Reaching out to everyone: Just because a company researched or visited doesn't mean they're qualified. Still check if they match your ICP.
Real Use Case: B2B SaaS Company
Setup:
Target market: SaaS companies, 50-500 employees, North America
Research topics: "CRM integration," "API management," "data synchronization"
Visitor intent: 2+ visits to pricing or API documentation in 30 days
Weekly review: Sales team checks both tabs every Monday
Process:
SDR reviews Research tab for companies showing high activity
Reviews Visitor tab for website visitors
Prioritizes companies appearing in both tabs
Researches companies on LinkedIn to find CTOs or Engineering VPs
Tailors outreach based on signals:
Research only: Share technical content, invite to webinar
Visitor only: Reference specific pages viewed, offer demo
Both: Direct sales outreach with personalized demo offer
Marketing runs coordinated LinkedIn campaigns to these accounts
Results: 45% of their pipeline now originates from Buyer Intent identification, with companies showing both research and visitor signals converting 3x higher than single-signal leads.
Getting Started This Week
Day 1: Define your target market criteria in Buyer Intent
Day 2: Set up research topics using keyword research tools
Day 3: Configure visitor intent criteria based on your decision-stage pages
Day 4: Create saved views for both Research and Visitor tabs
Day 5: Review current high-intent companies in both tabs
Day 6: Add qualifying companies to CRM and start research
Week 2: Build your first workflow or campaign using both research and visitor intent data
The Bottom Line
Anonymous website visitors are researching you right now. And companies are researching solutions like yours before they even find your website.
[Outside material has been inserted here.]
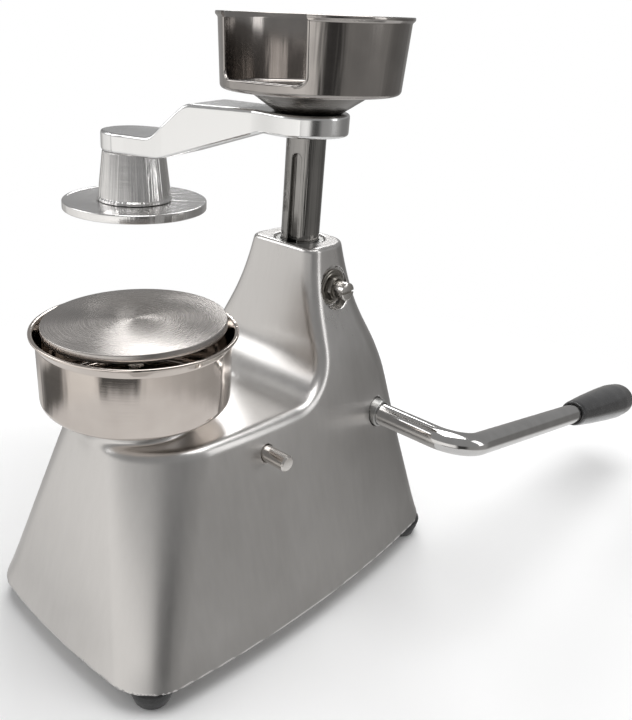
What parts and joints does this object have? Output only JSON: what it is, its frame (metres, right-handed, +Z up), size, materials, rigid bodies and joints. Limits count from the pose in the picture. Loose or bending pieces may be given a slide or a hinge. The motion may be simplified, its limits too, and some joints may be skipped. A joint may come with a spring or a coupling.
{
  "type": "patty press",
  "caption": "Hand-lever patty press: cast body with a tower, mould bowl with a rising ejector disc, and a swinging lift column carrying the press plate and a paper holder.",
  "frame": {"origin": "under the middle of the overall box, on the floor", "axes": "+Z up, +X to the machine's right (lever side), +Y to its rear; the mould bowl stands at the front, towards -Y"},
  "size_m": [0.3896, 0.6054, 0.4335],
  "materials": {
    "cast_aluminium": "satin cast, light hand-brushed grain",
    "bright_aluminium": "bright machined",
    "polished_steel": "mirror polished",
    "brushed_steel": "brushed in circles",
    "zinc_steel": "plain zinc-plated",
    "bronze": "machined bearing bronze",
    "grip": "gloss black",
    "rubber": "matt black"
  },
  "bodies": {
    "housing": {"body_casting": "cast_aluminium", "foot_front_left": "rubber", "foot_front_right": "rubber", "foot_rear_left": "rubber", "foot_rear_right": "rubber", "foot_screw_front_left": "zinc_steel", "foot_screw_front_right": "zinc_steel", "foot_screw_rear_left": "zinc_steel", "foot_screw_rear_right": "zinc_steel", "column_bush": "zinc_steel", "guide_screw": "polished_steel", "guide_washer": "zinc_steel", "guide_lock_nut": "zinc_steel", "mould_bowl": "polished_steel", "bowl_screw_1": "zinc_steel", "bowl_screw_2": "zinc_steel", "bowl_screw_3": "zinc_steel", "ejector_bush": "bronze", "rocker_pivot_pin": "polished_steel", "pivot_collar_left": "zinc_steel", "pivot_collar_right": "zinc_steel", "lever_bush_outer": "zinc_steel", "lever_bush_inner": "bronze"},
    "lever": {"lever_rod": "polished_steel", "lever_grip": "grip", "shaft_collar": "zinc_steel", "crank_arm": "zinc_steel", "crank_set_screw": "zinc_steel", "crank_pin": "polished_steel", "crank_pin_clip": "zinc_steel", "link_pin_rear": "polished_steel"},
    "lift": {"lift_yoke": "zinc_steel"},
    "head": {"column": "polished_steel", "column_washer": "zinc_steel", "column_nut": "zinc_steel", "head_arm": "bright_aluminium", "arm_set_screw": "zinc_steel", "press_hub": "bright_aluminium", "press_plate": "bright_aluminium", "press_plate_screw": "zinc_steel", "holder_dish": "brushed_steel", "paper_holder": "polished_steel", "holder_screw": "zinc_steel"},
    "ejector": {"ejector_plate": "brushed_steel", "ejector_stem": "polished_steel", "stem_pin": "zinc_steel"},
    "rocker": {"ejector_rocker": "zinc_steel"},
    "link": {"drag_link": "zinc_steel", "link_pin_front": "polished_steel"}
  },
  "joints": [
    {"name": "lever_turn", "type": "hinge", "parent": "housing", "child": "lever", "pos_m": [0.1006, -0.034, 0.136], "axis": [1, 0, 0], "range_deg": [0, 130]},
    {"name": "column_lift", "type": "slide", "parent": "housing", "child": "lift", "axis": [0, 0, 1], "range_m": [-0.062, 0]},
    {"name": "head_swing", "type": "hinge", "parent": "lift", "child": "head", "pos_m": [0.0256, -0.062, 0.3], "axis": [0, 0, 1], "range_deg": [0, 75]},
    {"name": "ejector_lift", "type": "slide", "parent": "housing", "child": "ejector", "axis": [0, 0, 1], "range_m": [-0.043, 0]},
    {"name": "rocker_turn", "type": "hinge", "parent": "housing", "child": "rocker", "pos_m": [0.0256, -0.166, 0.148], "axis": [1, 0, 0], "range_deg": [0, 31.9]},
    {"name": "link_turn", "type": "hinge", "parent": "lever", "child": "link", "pos_m": [0.0553, -0.0533, 0.127], "axis": [1, 0, 0], "range_deg": [-130, 0]}
  ],
  "couplings": [
    {"joint": "column_lift", "follows": "lever_turn", "m_per_rad": -0.02732},
    {"joint": "ejector_lift", "follows": "lever_turn", "m_per_rad": -0.01895},
    {"joint": "rocker_turn", "follows": "lever_turn", "ratio": 0.2453},
    {"joint": "link_turn", "follows": "lever_turn", "ratio": -1}
  ]
}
Buyer Intent's Research and Visitor tabs give you visibility into both behaviors - who they are, what they care about, and how serious they are about finding a solution.
Use research intent for early-stage awareness and education. Use visitor intent for late-stage sales activation. Use both together to identify your hottest prospects.
The data is there - it's worth exploring what you can do with it.